## Stated task
Make an exact copy of the listing below.

## Given data
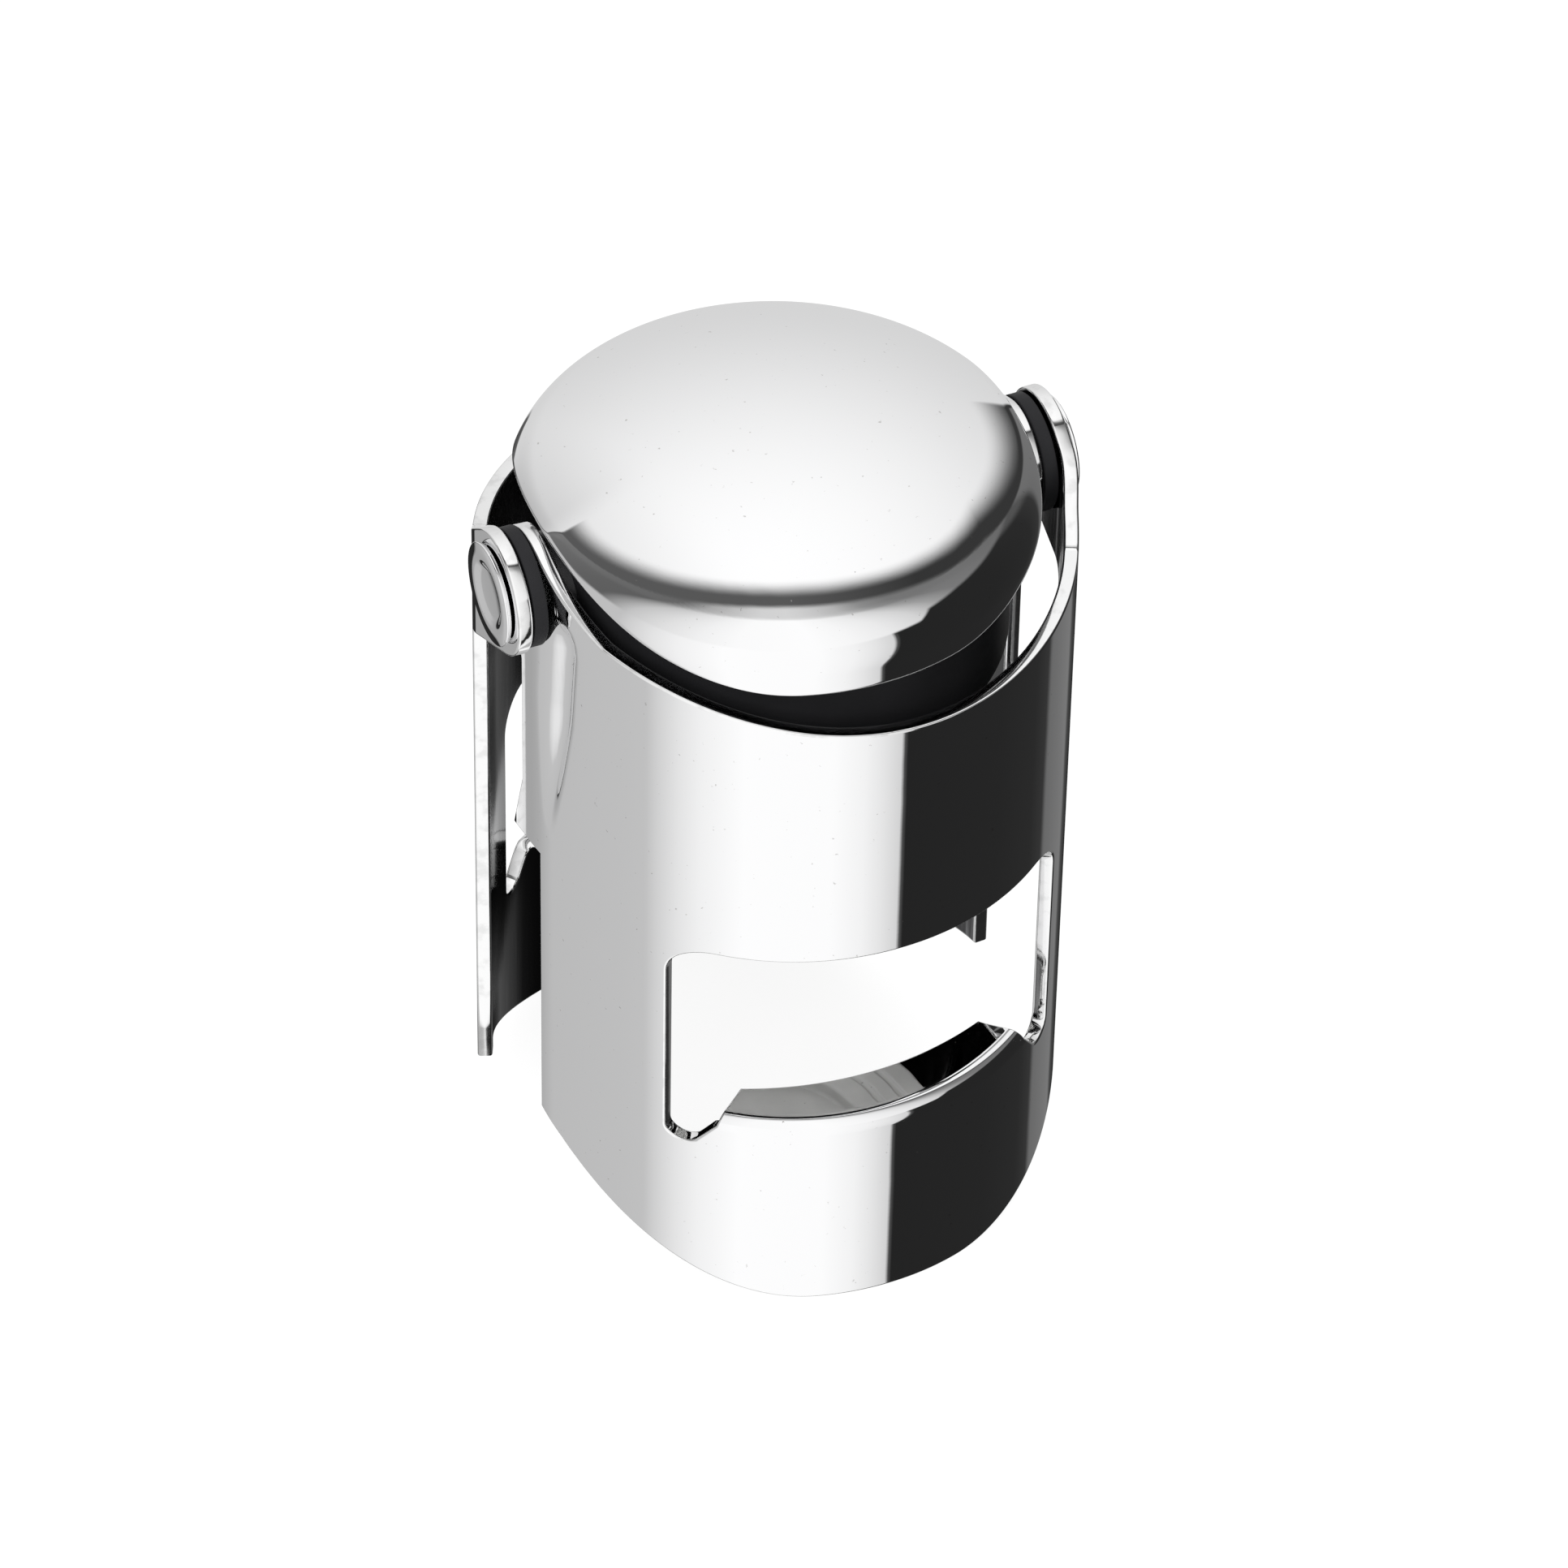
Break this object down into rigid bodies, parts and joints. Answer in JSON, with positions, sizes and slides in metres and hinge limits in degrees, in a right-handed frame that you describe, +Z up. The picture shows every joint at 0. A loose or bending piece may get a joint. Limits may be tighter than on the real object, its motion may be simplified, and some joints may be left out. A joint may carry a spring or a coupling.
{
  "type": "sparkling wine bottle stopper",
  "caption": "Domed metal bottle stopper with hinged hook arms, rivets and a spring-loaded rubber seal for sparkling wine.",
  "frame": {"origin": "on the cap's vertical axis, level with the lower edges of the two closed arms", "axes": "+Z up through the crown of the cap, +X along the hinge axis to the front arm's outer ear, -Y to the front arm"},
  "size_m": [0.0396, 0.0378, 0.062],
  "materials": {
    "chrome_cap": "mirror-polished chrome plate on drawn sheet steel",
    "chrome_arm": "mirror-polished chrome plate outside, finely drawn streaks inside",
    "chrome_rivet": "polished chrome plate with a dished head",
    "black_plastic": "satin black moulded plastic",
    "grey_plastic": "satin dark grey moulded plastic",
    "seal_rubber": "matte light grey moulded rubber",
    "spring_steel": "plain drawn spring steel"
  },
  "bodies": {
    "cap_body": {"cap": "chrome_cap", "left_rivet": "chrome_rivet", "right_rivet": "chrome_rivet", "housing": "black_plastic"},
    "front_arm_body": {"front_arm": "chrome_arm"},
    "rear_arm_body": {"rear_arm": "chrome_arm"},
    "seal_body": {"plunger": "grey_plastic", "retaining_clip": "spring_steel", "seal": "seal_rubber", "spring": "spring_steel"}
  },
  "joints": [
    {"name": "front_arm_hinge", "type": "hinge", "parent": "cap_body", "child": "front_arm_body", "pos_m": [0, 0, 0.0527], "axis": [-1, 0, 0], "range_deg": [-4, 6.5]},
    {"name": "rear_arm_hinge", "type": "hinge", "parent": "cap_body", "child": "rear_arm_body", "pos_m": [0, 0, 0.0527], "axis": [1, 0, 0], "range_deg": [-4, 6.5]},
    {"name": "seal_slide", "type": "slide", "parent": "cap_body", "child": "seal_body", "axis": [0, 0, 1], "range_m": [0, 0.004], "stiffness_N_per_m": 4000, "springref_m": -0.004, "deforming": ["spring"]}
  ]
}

## Solution
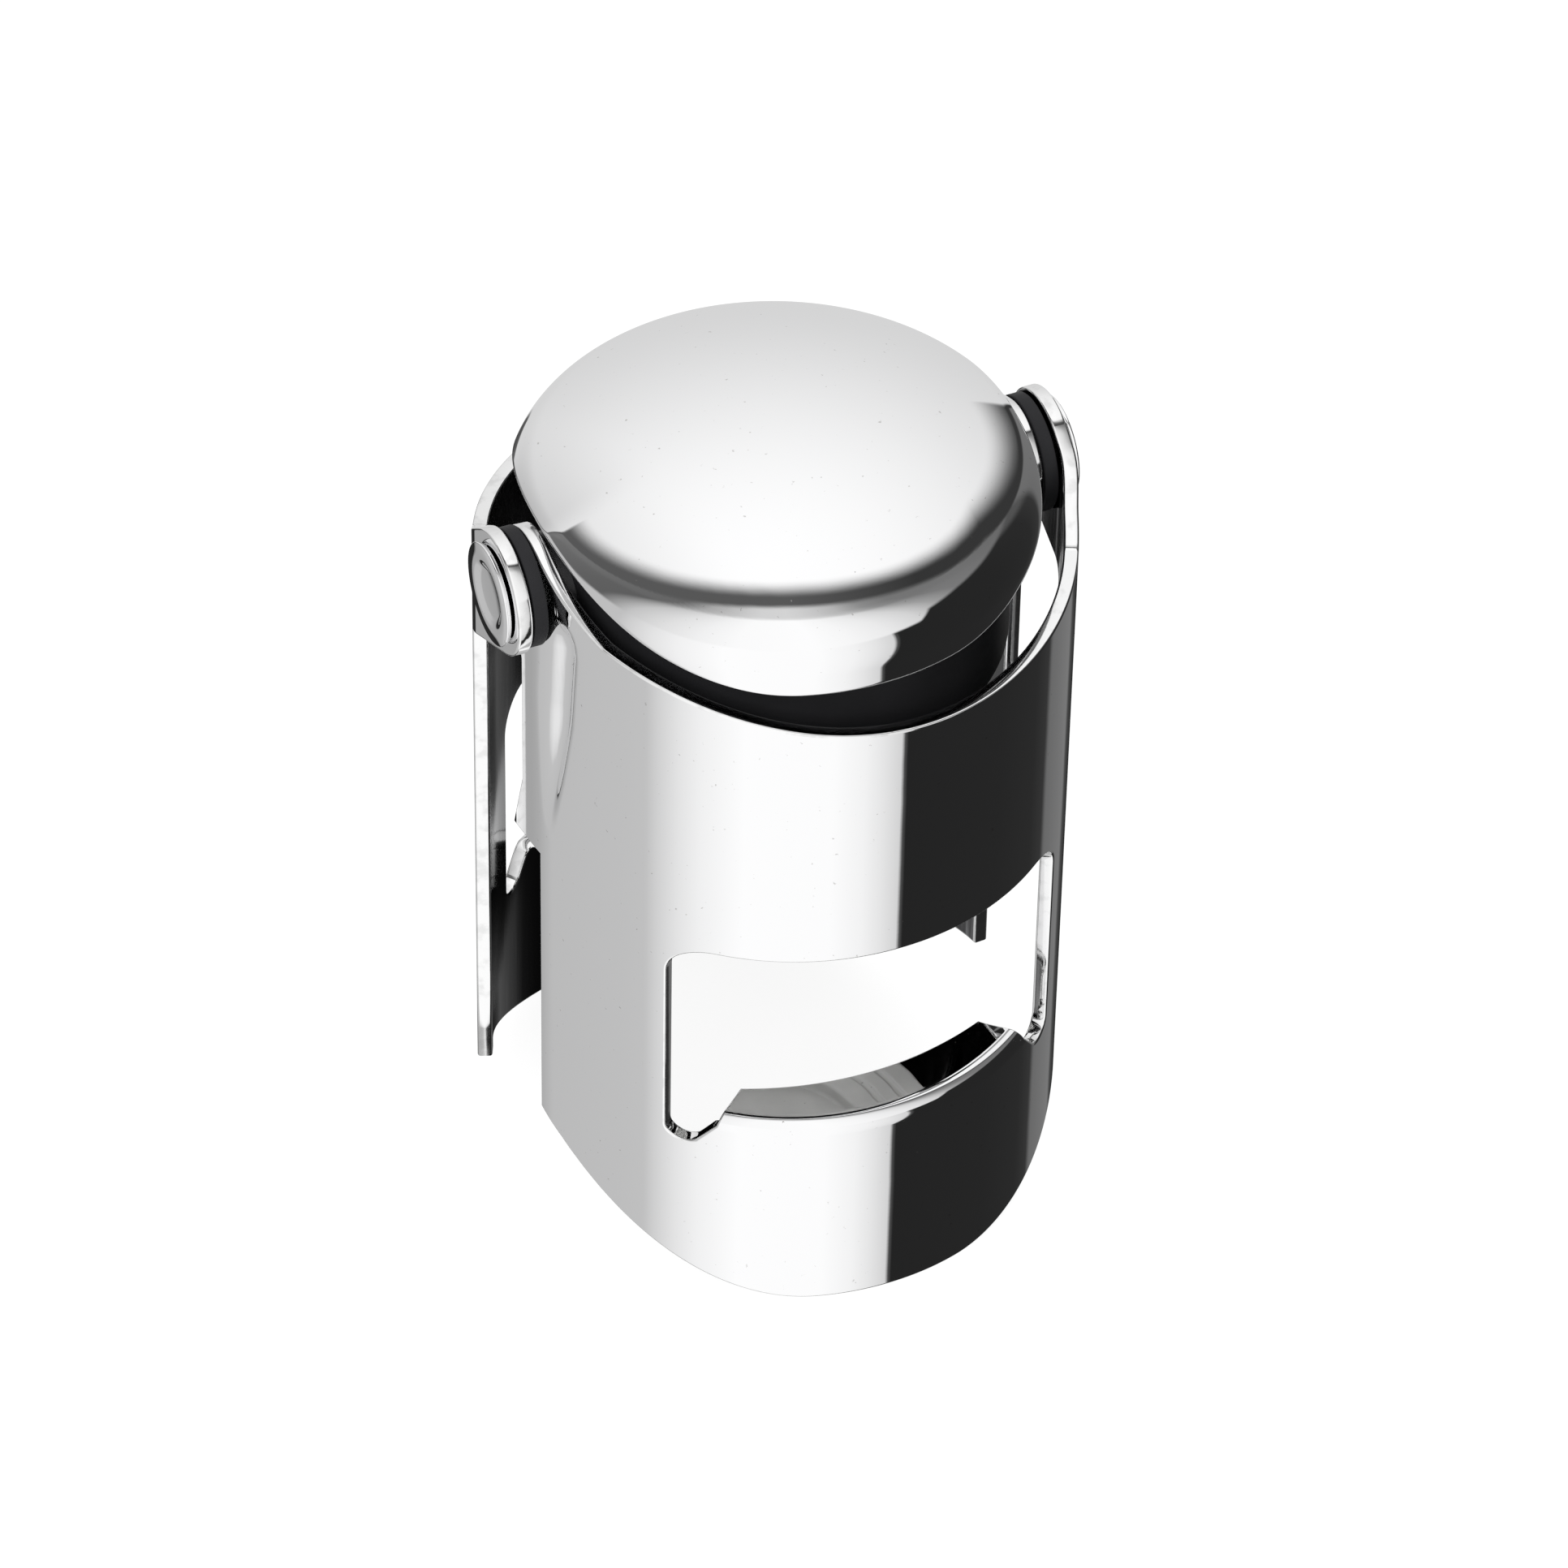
Break this object down into rigid bodies, parts and joints. Answer in JSON, with positions, sizes and slides in metres and hinge limits in degrees, in a right-handed frame that you describe, +Z up. The picture shows every joint at 0. A loose or bending piece may get a joint. Limits may be tighter than on the real object, its motion may be simplified, and some joints may be left out. A joint may carry a spring or a coupling.
{
  "type": "sparkling wine bottle stopper",
  "caption": "Domed metal bottle stopper with hinged hook arms, rivets and a spring-loaded rubber seal for sparkling wine.",
  "frame": {"origin": "on the cap's vertical axis, level with the lower edges of the two closed arms", "axes": "+Z up through the crown of the cap, +X along the hinge axis to the front arm's outer ear, -Y to the front arm"},
  "size_m": [0.0396, 0.0378, 0.062],
  "materials": {
    "chrome_cap": "mirror-polished chrome plate on drawn sheet steel",
    "chrome_arm": "mirror-polished chrome plate outside, finely drawn streaks inside",
    "chrome_rivet": "polished chrome plate with a dished head",
    "black_plastic": "satin black moulded plastic",
    "grey_plastic": "satin dark grey moulded plastic",
    "seal_rubber": "matte light grey moulded rubber",
    "spring_steel": "plain drawn spring steel"
  },
  "bodies": {
    "cap_body": {"cap": "chrome_cap", "left_rivet": "chrome_rivet", "right_rivet": "chrome_rivet", "housing": "black_plastic"},
    "front_arm_body": {"front_arm": "chrome_arm"},
    "rear_arm_body": {"rear_arm": "chrome_arm"},
    "seal_body": {"plunger": "grey_plastic", "retaining_clip": "spring_steel", "seal": "seal_rubber", "spring": "spring_steel"}
  },
  "joints": [
    {"name": "front_arm_hinge", "type": "hinge", "parent": "cap_body", "child": "front_arm_body", "pos_m": [0, 0, 0.0527], "axis": [-1, 0, 0], "range_deg": [-4, 6.5]},
    {"name": "rear_arm_hinge", "type": "hinge", "parent": "cap_body", "child": "rear_arm_body", "pos_m": [0, 0, 0.0527], "axis": [1, 0, 0], "range_deg": [-4, 6.5]},
    {"name": "seal_slide", "type": "slide", "parent": "cap_body", "child": "seal_body", "axis": [0, 0, 1], "range_m": [0, 0.004], "stiffness_N_per_m": 4000, "springref_m": -0.004, "deforming": ["spring"]}
  ]
}